Some security critiques are given below, bearing in mind I am merely a casual enthusiast rather than a security professional.

Security Analysis

Our Signal container is run as root, which is not necessary, since it gives the container more power than it needs, violating the principle of least privilege. You can see how you can create a non-root user, as well as some of the caveats, here.
If the Python program extract.py crashes, it will not delete the unencrypted Signal files with shutil.rmtree(output_dir). This could be mitigated by having the program in a try-except block which runs the clean-up code in most crash scenarios. Also, consider that it may be better to keep our data in memory rather than writing it to disk, since there are arguably more exfiltration opportunities (e.g., is file deletion secure?). However, since our chat logs could be very large, I am writing to disk as a default.
Our Dockerfiles do not pin the versions of the packages and base images used. This issue is a big “it depends”. Not pinning versions can create some compatibility issues in future when APIs change. However, pinning old packages might expose us to security vulnerabilities.

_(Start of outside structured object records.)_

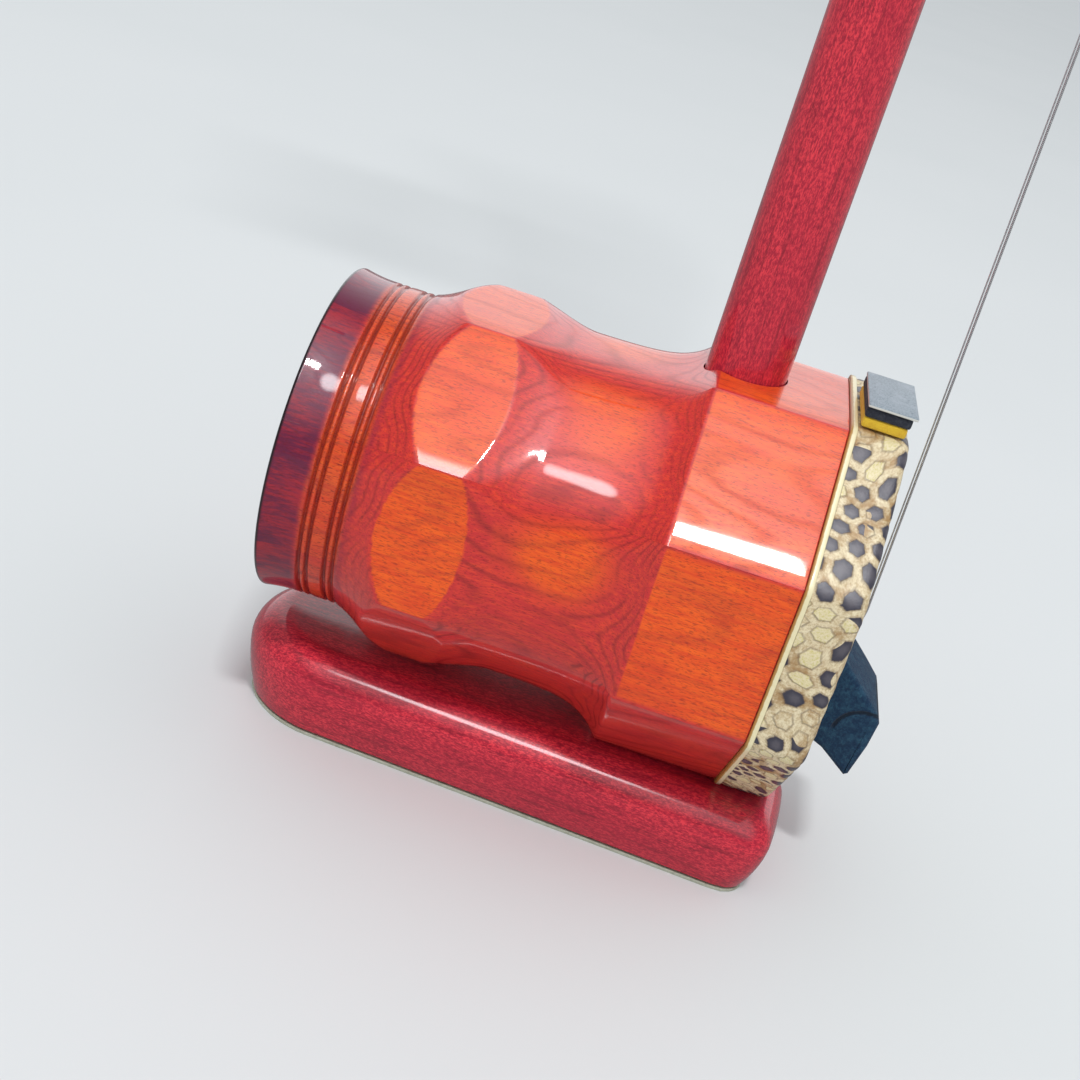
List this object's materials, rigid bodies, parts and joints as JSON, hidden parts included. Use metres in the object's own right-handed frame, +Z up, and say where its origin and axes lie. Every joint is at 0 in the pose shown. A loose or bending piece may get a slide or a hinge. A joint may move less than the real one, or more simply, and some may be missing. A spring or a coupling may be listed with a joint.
{
  "type": "two-string fiddle",
  "caption": "Octagonal turned sound box with a snakeskin face on a footed base, long round neck with tuning pegs and strings.",
  "frame": {"origin": "on the flat bottom of the base, under the neck axis", "axes": "+Z up along the neck, the snakeskin face looks along -Y, +X to the right seen from the skin"},
  "size_m": [0.0902, 0.1814, 0.81],
  "materials": {
    "box_lacquer": "gloss red lacquer over figured hardwood",
    "dark_lacquer": "gloss crimson lacquer",
    "snakeskin": "scaled python skin, varnished",
    "edge_strip": "cream binding",
    "window": "satin dark wood",
    "bone": "polished bone",
    "steel_string": "wound steel string",
    "thread": "waxed silk thread",
    "bridge_wood": "bare dark hardwood",
    "felt": "navy wool felt",
    "ribbon": "yellow foam ribbon",
    "guard_leather": "grey blue leather",
    "cork": "pale cork sheet",
    "brass": "bright brass"
  },
  "bodies": {
    "body": {"stave_right": "box_lacquer", "stave_upper_right": "box_lacquer", "stave_top": "box_lacquer", "stave_upper_left": "box_lacquer", "stave_left": "box_lacquer", "stave_lower_left": "box_lacquer", "stave_bottom": "box_lacquer", "stave_lower_right": "box_lacquer", "snakeskin": "snakeskin", "edge_strip": "edge_strip", "sound_window": "window", "neck": "dark_lacquer", "head": "dark_lacquer", "head_cap": "bone", "inner_string": "steel_string", "outer_string": "steel_string", "bridge": "bridge_wood", "damper": "felt", "guard_ribbon": "ribbon", "guard_felt": "felt", "guard_leather": "guard_leather", "base": "dark_lacquer", "base_pad": "cork", "base_screw": "brass", "string_hook": "brass"},
    "upper_peg": {"upper_peg": "dark_lacquer", "upper_peg_cap": "bone", "upper_winding": "steel_string"},
    "lower_peg": {"lower_peg": "dark_lacquer", "lower_peg_cap": "bone", "lower_winding": "steel_string"},
    "qianjin": {"qianjin": "thread"}
  },
  "joints": [
    {"name": "upper_peg_turn", "type": "hinge", "parent": "body", "child": "upper_peg", "pos_m": [0, 0, 0.686], "axis": [0, 1, 0], "continuous": true},
    {"name": "lower_peg_turn", "type": "hinge", "parent": "body", "child": "lower_peg", "pos_m": [0, 0, 0.591], "axis": [0, 1, 0], "continuous": true},
    {"name": "qianjin_slide", "type": "slide", "parent": "body", "child": "qianjin", "axis": [0, 0, 1], "range_m": [-0.01, 0.01]}
  ]
}
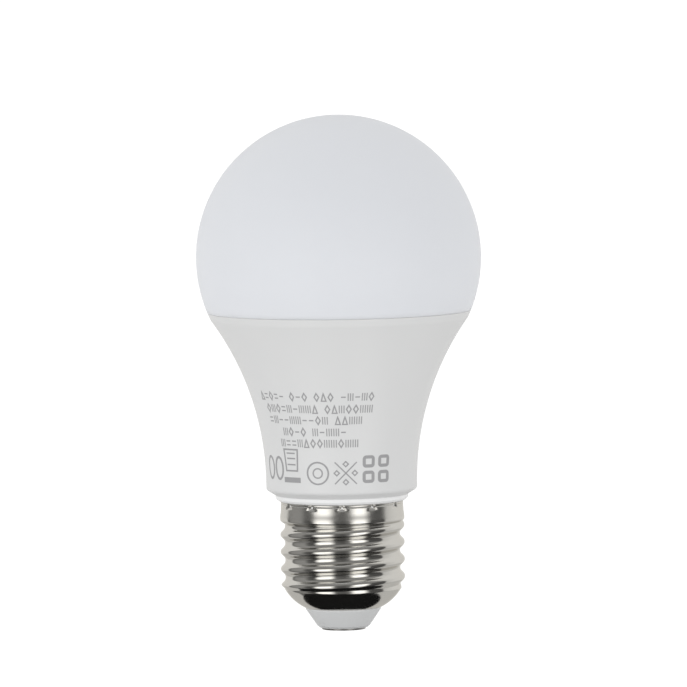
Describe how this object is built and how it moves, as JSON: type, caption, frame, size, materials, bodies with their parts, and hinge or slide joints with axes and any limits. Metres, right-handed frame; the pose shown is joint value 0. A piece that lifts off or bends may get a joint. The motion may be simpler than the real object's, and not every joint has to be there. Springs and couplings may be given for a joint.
{
  "type": "smart light bulb",
  "caption": "Opal half-globe bulb on a flared white housing with a screw cap; LED board, driver and wireless module inside.",
  "frame": {"origin": "middle of the centre contact's outer face, at the bulb's tip", "axes": "+Z along the bulb's axis from the contact to the top of the diffuser, -Y out of the printed side of the housing, +X to the right of that side"},
  "size_m": [0.06, 0.06, 0.1085],
  "materials": {
    "opal_diffuser": "satin",
    "sealant": "satin",
    "housing_plastic": "satin",
    "spun_aluminium": "brushed",
    "thermal_pad": "matte",
    "led_board": "satin",
    "cool_phosphor": "satin",
    "warm_phosphor": "satin",
    "led_package": "satin",
    "screw_steel": "bright",
    "connector_white": "matte",
    "black_moulding": "matte",
    "pin_gold": "bright",
    "circuit_board": "satin",
    "resistor_coat": "satin",
    "varistor_coat": "gloss",
    "film_box": "satin",
    "ferrite": "matte",
    "enamelled_copper": "bright",
    "bulk_sleeve": "gloss",
    "output_sleeve": "gloss",
    "bobbin_plastic": "matte",
    "winding_tape": "satin",
    "resistor_body": "satin",
    "ceramic_body": "satin",
    "module_board": "satin",
    "crystal_can": "bright",
    "antenna_copper": "bright",
    "nickel_shell": "mirror",
    "cap_plastic": "matte",
    "contact_metal": "bright",
    "live_insulation": "gloss",
    "tinned_wire": "bright"
  },
  "bodies": {
    "root": {"diffuser_dome": "opal_diffuser", "diffuser_seal": "sealant", "housing": "housing_plastic", "heat_sink_liner": "spun_aluminium", "thermal_pad": "thermal_pad", "led_board": "led_board", "cool_white_leds": "cool_phosphor", "warm_white_leds": "warm_phosphor", "colour_leds": "led_package", "led_board_screws": "screw_steel", "led_connector": "connector_white", "connector_strip": "black_moulding", "connector_pins": "pin_gold", "driver_board": "circuit_board", "fusible_resistor": "resistor_coat", "varistor": "varistor_coat", "film_capacitor": "film_box", "bridge_rectifier": "black_moulding", "line_choke_core": "ferrite", "line_choke_winding": "enamelled_copper", "bulk_capacitor": "bulk_sleeve", "driver_chip": "black_moulding", "flyback_diode": "black_moulding", "transformer_core": "ferrite", "transformer_bobbin": "bobbin_plastic", "transformer_winding": "winding_tape", "output_capacitor": "output_sleeve", "regulator_chip": "black_moulding", "channel_driver_chip": "black_moulding", "small_resistors": "resistor_body", "small_capacitors": "ceramic_body", "wireless_board": "module_board", "module_chip": "black_moulding", "module_crystal": "crystal_can", "antenna_trace": "antenna_copper", "screw_shell": "nickel_shell", "cap_insulator": "cap_plastic", "centre_contact": "contact_metal", "live_lead": "live_insulation", "neutral_lead": "tinned_wire"}
  },
  "joints": []
}
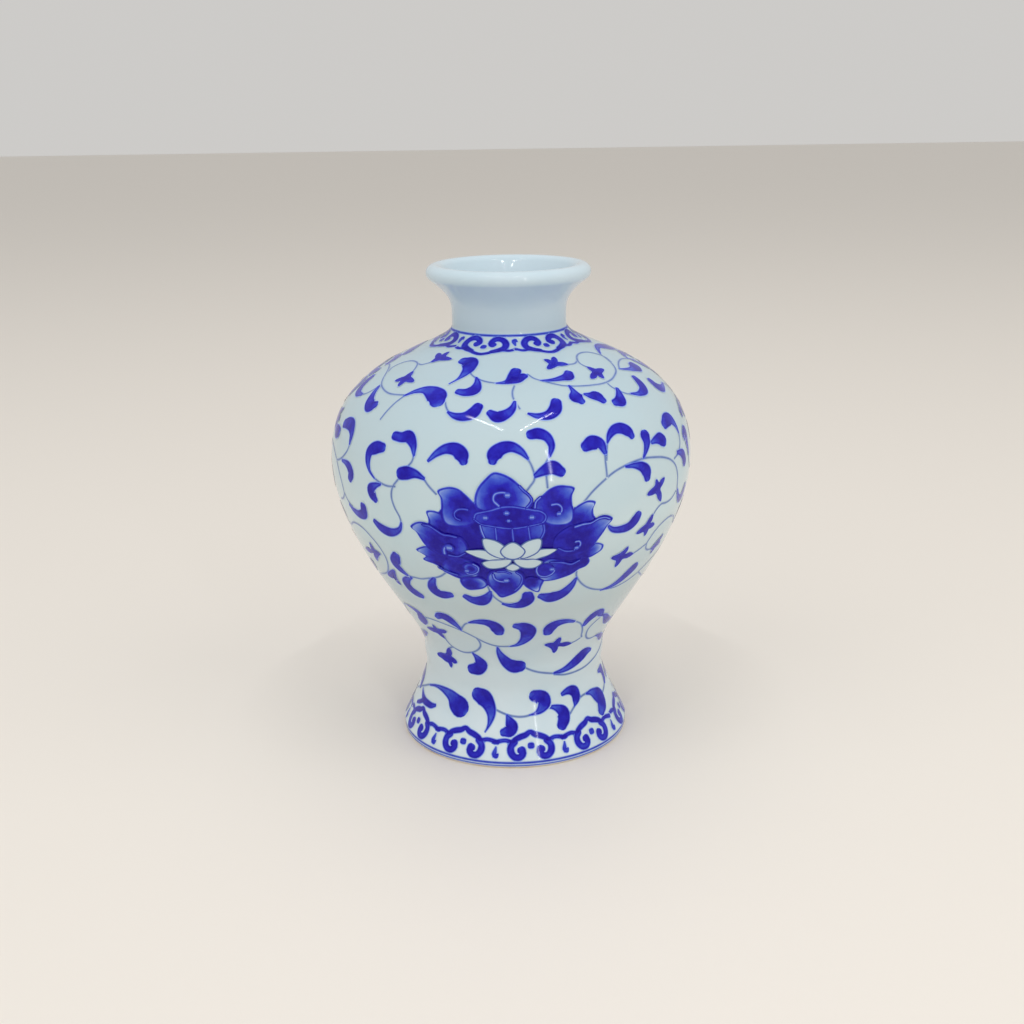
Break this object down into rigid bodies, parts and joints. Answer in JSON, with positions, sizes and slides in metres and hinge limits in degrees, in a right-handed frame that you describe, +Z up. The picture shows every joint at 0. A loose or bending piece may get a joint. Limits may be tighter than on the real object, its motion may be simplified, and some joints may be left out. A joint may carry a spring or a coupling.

Alternatively, if we always pull the newest package, these may also introduce some new bugs (either accidentally or maliciously).

If you can spot anything else big, feel free to get in touch!

Conclusion

In conclusion, Docker Compose can make it easier to more configure and control of how our application is executed. Wrapping our DNN execution engine as a Docker image with a REST API reduces a number of our integration headaches. Running locally is desirable due to the sensitivity of our data, yet we must still be mindful of various security concerns. This project mitigates some of them, but is by no means a complete solution. I’ve open sourced my code at https://github.com/Wheest/signal-compress. Feel free to use it for your own projects, but be aware of the security issues you may expose yourself to. In addition, it may be polite to seek consent from the participants of the chats you are processing.